Wednesday, July 20

C Is for... Pretension?

Adam and I live a comfortable life. We don't have a vacation house on the Cape but then we don't worry about making our mortgage payment. I find Bugaboos offensive (why--why--does anyone need to spend $700 on stroller?). I find my Urban Baby e-mails to be ridiculous enough that I can't bear to unsubscribe (yes, I do need to spend $1000+ on my child's crib! Um, not). I buy 75 percent of Doodles clothes off of ebay and the rest from Target.

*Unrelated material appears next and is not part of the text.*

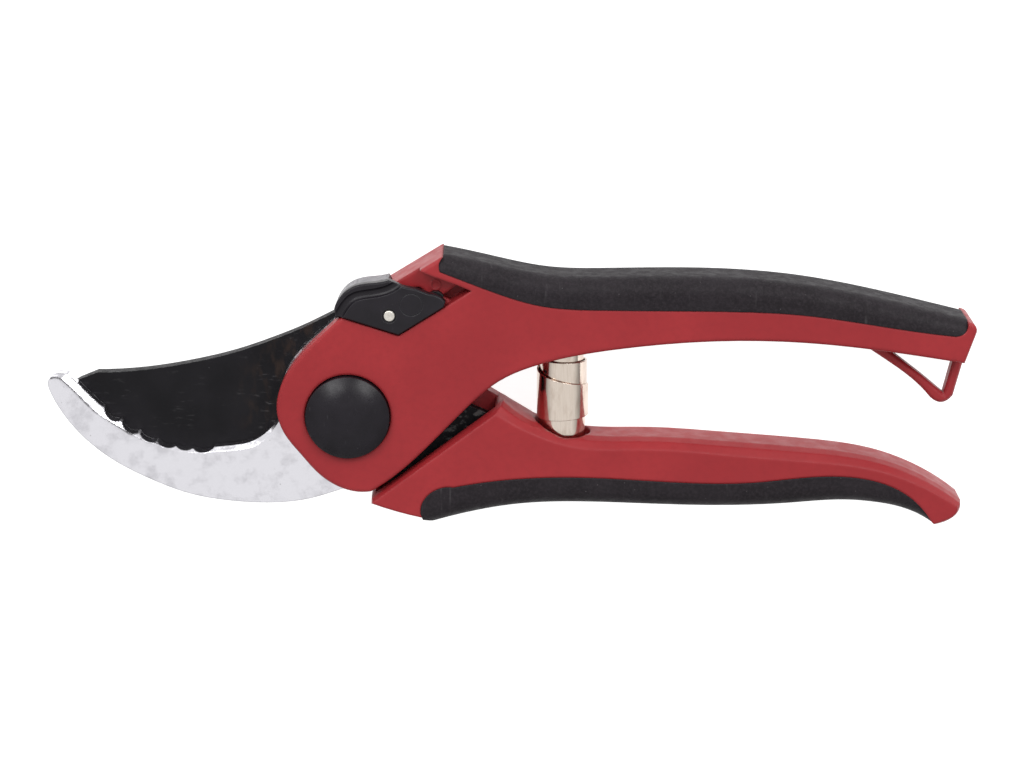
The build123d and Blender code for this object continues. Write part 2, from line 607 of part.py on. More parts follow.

So why in heck did I get a mailing to subscribe to Cookie magazine, a new parenting magazine "for busy but choosy parents"? I don't even need to mock this, because it is so absurd, it speaks for itself (but why would I let it do that?). Cookie will bring you:


  • The fast-growing market for children's collectibles. Whether you want to decorate your child's room with original sketches by contemporary artists or snap up original Laurent de Brunhoff's Babar prints at auction, Cookie will steer you toward what's worth investing in for your child. (Because, YES, this is where I want to invest my money! On objects for the wall that an infant will either pee on, spit up on, or ignore or that a toddler will rip down, color on, or smear his poop on to.)
  • It's sleek, it's chic, and you can't have it. Haute-design new nursery furniture from Italy is as good as it gets, but you can't find it in American stores. Cookie, however, can help you get it with a single phone call. (Oh great. So now not only can I not get a babysitter to call me back, but I have to worry about the fact that I'm being snubbed by furniture salesmen?)
  • Is that an octopus your baby is eating? World-class chefs reveal how to make even the most exotic foods acceptable to young palates, and share the recipes they created for their own children. (Excuse me for a moment here. Ha ha ha ha ha ha ha ha ha! Oh, that's good! Ha ha ha! So while I'm trying to pry the Veggie Booty from my child's clenched fist while I'm forcibly cramming a banana in his mouth, I'm going to introduce octopus. Great idea! Tell me, do you introduce the octopus to your baby before or after the strained peas?)
  • How to negotiate with your nanny... Cookie will bring you the best advice on how to hire (and fire) a nanny.... (Because if you're the kind of person who is going to feed your baby octopus, you're definitely going through a nanny a week. I mean it is so hard to find a good nanny who knows how to prepare octopus!)
  • The ultimate in kid-friendly travel. We're not in Disney World anymore. Top destinations--for those who can afford it--include monkey-watching in Belize, dog-sledding in Alaska, and a 5-star Caribbean resort that caters to young guests with child-sized robes and a full-time kids' concierge. (Let me stop you right there. We can't afford it. Remember that mortgage I mentioned that we're able to pay? That pretty much eliminates our vacation budget. Yes, we're not in Disney World. We're in our own mosquito-drenched back yard, hanging out by the kiddie pool, dreaming about Disney World.)
  • Natural childbirth--have we all gone mad? (Yes! We have! Until we can pay someone else to give birth for us, we should do like the Brazilians and all have scheduled Cs!)

    Plus:
  • Where to order exclusive, imported kids' skin and hair products (because babies prefer to have only French soaps surrounding them when they're going to poop in the bath)
  • How you--and your child--can survive a preschool interview (um, they interview for preschool? Not at our Boys and Girls' Club!)
  • Buying futures: Best investments for your baby's nest egg (what? are you telling me the $50 savings bond I bought Doodles isn't the best way to pay for his college education?)
  • The big Lamaze lie (um...?)


I swear, I'm not making this up. I'm simply not that creative. I couldn't make this up.

1 Comments:

Blogger Mommy West said...

I just got an "invitation" to try the "premiere" issue of Cookie in the mail today, and I alternated between being totally offended and laughing my head off. They should just forget that name and call it what it is: Snob! I'm glad others feel the same way I do. "If you refuse to cut your child's sandwiches into cute little flower shapes. . .If you swore you'd never dress your child in anything with a licensed character on it. . .(etc., etc.)this magazine is for you! In other words, if you are an adult who refuses to give your child a normal childhood by turning them into snobby, mini adults but also refuse to be real parents because what you want is way more important than your kids (and let's not forget we have to be extremely worried about always being hip and "sophisticated"), then this magazine is for you! I feel so sorry for any child whose parents don't understand what's really important--and it's definitely not expensive furniture, pricey trips, stylish nurseries, and sophisticated lifestyles. It's about raising special gifts from heaven to be kind, responsible adults and about creating a nurturing, safe, loving environment for them. It's about modeling responsible behavior. It's about sacrificing for them for their good. Let's not forget that!